When you lump in other assumptions about gender, sexuality, religion, and political affiliation, the list goes on so long that everyone becomes a perpetual victim. That’s the crux of the matter though: when one person is victimized, made to feel even the slightest bit of discomfort or embarrassment, we all lose out eventually.
It’s easy to try to “win” in the moment or shortly thereafter, it can even be incredibly satisfying, but it doesn’t solve everything.
In Pretty Woman, Vivian returned to the shop where she was snubbed, dressed in luxurious clothing with a collection of bags in hand. Ignoring the associate who approaches her as she comes in the door, she rounds on the associate who was disrespectful the day before. Vivian first asks, “Do you remember me?” to which the associate replies in the negative; however, after reminding the associate that she wouldn’t wait on Vivian, the associate comes to realize the woman she snubbed and the woman before her are one in the same.
As the associate stares at Vivian, shocked, Vivian hefts her designer bags in the air, declaring “Big mistake. Big. Huge. I have to go shopping now.” As Vivian flounces off, we see the associate look on in humiliation.
Of course, Vivian is pleased with herself—and what audience member wasn’t proud of her—but she doesn’t truly win against those who put her down in that store until much later on when she helps another streetwalker, her friend and former roommate, Kit, see that she can have a better life as well. People win together, not apart.
A few days ago, I wanted to demand service. I wanted to yell at a manager. I wanted to shove my true age, economic status, and resume in the associates’ faces. I wanted to pull a Gordon Ramsey and teach them how to do their job properly. I wanted to know what happened to a customer being a customer no matter how much they buy or spend.
I wanted vengeance.
But, what better to do than follow the Pretty Woman example and deny the judgmental, unhelpful employees an addition to their income AND tell others about the horrible experience? No snarky quip can hurt as much as a potential loss in customers and earnings.
Maybe I wasn’t wearing thigh high boots. Maybe I wasn’t showing my midriff. Maybe I wasn’t smacking gum. But, even if I had been, I would have deserved better service than I received. The fact that I look young—just like being a lower or middle class, a person of color, plus-sized, disabled, or so on and so forth—should not mean disrespect and being ignored.
We all deserve better. We deserve the fairy tale of retail, or at least some fulfillment of the basic promises businesses and their employees make.
It is important to remember that, as Edward says to Vivian in the movie, “Stores are never nice to people. They’re nice to credit cards.” And, that’s not good or right, but, it means that in the end sales associates are dependent upon you and I, my fine friends.
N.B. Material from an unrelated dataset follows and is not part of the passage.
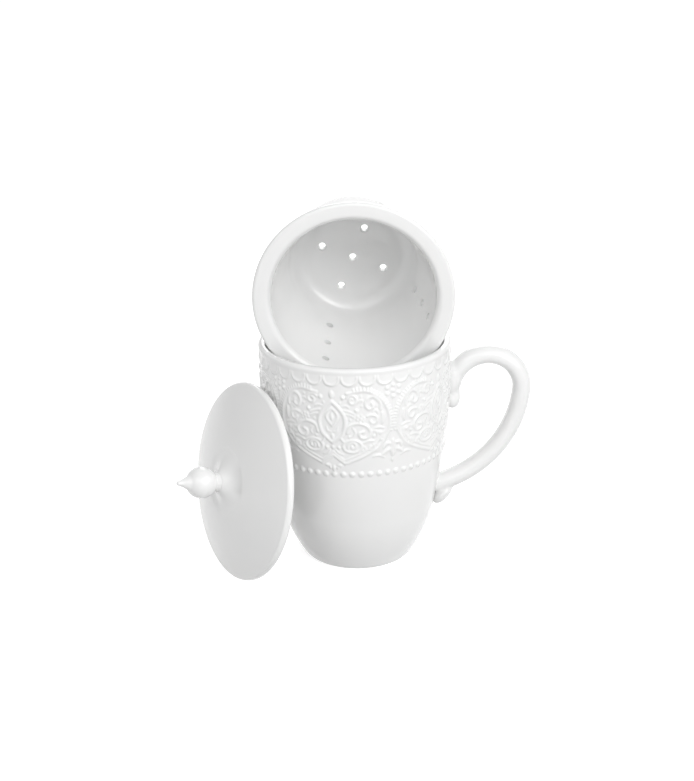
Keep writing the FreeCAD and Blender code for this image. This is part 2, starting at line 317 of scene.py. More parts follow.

We are the ones that can change them because we are their livelihood.
Whenever someone is mistreated due to the realities of retail, the associates and the companies they work for have made a “Big mistake. Big. Huge.” They need us, but we don’t need them, and that’s why we win out in the end.
(Disclaimer: Obviously, all sales associates at all stores are not terrible. Some of you are quite lovely and helpful.)